As Silicon Valley demands more H1-B visas be granted to foreign workers, Fidel Castro warned this week that increased migration of tech workers to the U.S.
Written by Richard Koman, Contributor
As Silicon Valley demands more H1-B visas be granted to foreign workers, Fidel Castro warned this week that increased migration of tech workers to the U.S. will hurt Cuba and other Latin American economies, ComputerWorld reports.

Castro's warning was part of celebrations to mark the graduation of the first class from the University of Information Sciences in Havana. But what do IT graduates do in Cuba? They don't become high-tech entrepreneurs, obviously. All but 200 of the school's 1,334 graduates will go into government; the remaining students will remain at UIS and serve as a "centralized reserve" of tech labor, Castro wrote.
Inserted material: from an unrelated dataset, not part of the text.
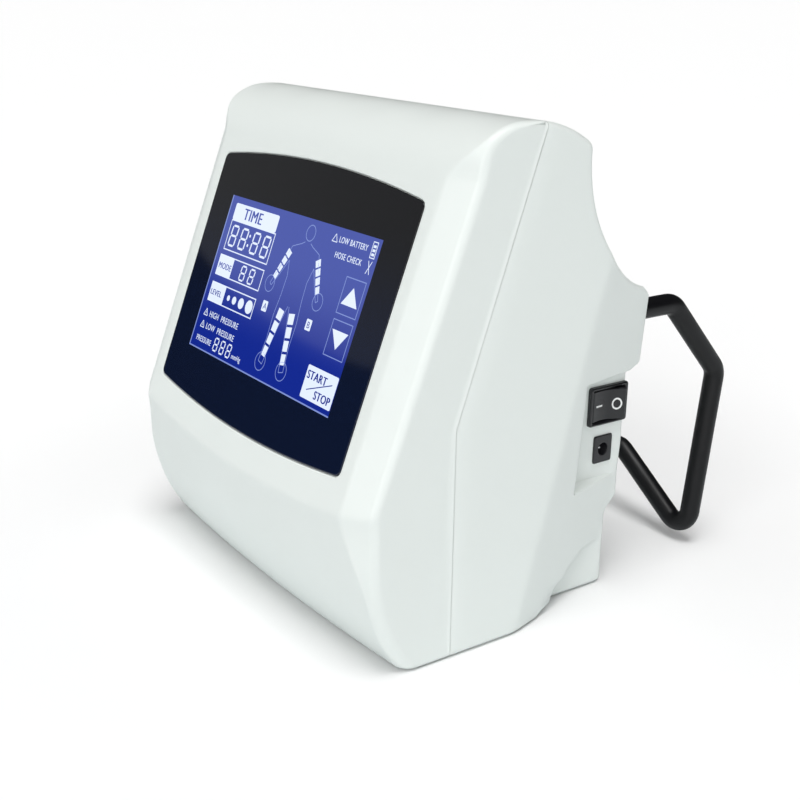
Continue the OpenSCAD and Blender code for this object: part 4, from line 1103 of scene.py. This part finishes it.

Even though no Cuban would be eligible for an H1-B, Castro sees the effort to increase foreign workers as a strategy to "encourage the entry into the United States of highly qualified immigrants who could occupy positions in the high-technology sector."

This relentless plundering of brains in South countries dismantles and weakens programs aimed at training human capital, a resource which is needed to rise from the depths of underdevelopment. It is not limited to the transfer of capital; it also entails the import of grey matter, which nips a country's nascent intelligence and future at the bud.

Castro also took aim at SeaCode Inc. - a San Diego company that plans to recruit foreign workers to code aboard a ship that would dock at a US port but would be exempt from US limits on importing workers because its operations would fall under international maritime law. Castro said that the coders would be "highly qualified slaves," working on "a software ship factory."

Regardless of Castro's feelings about SeaCode, Cuba is poised to make use of its new graduates. Gartner recently included Cuba in its list of potential outsourcing countries, because of the country's math and science programs.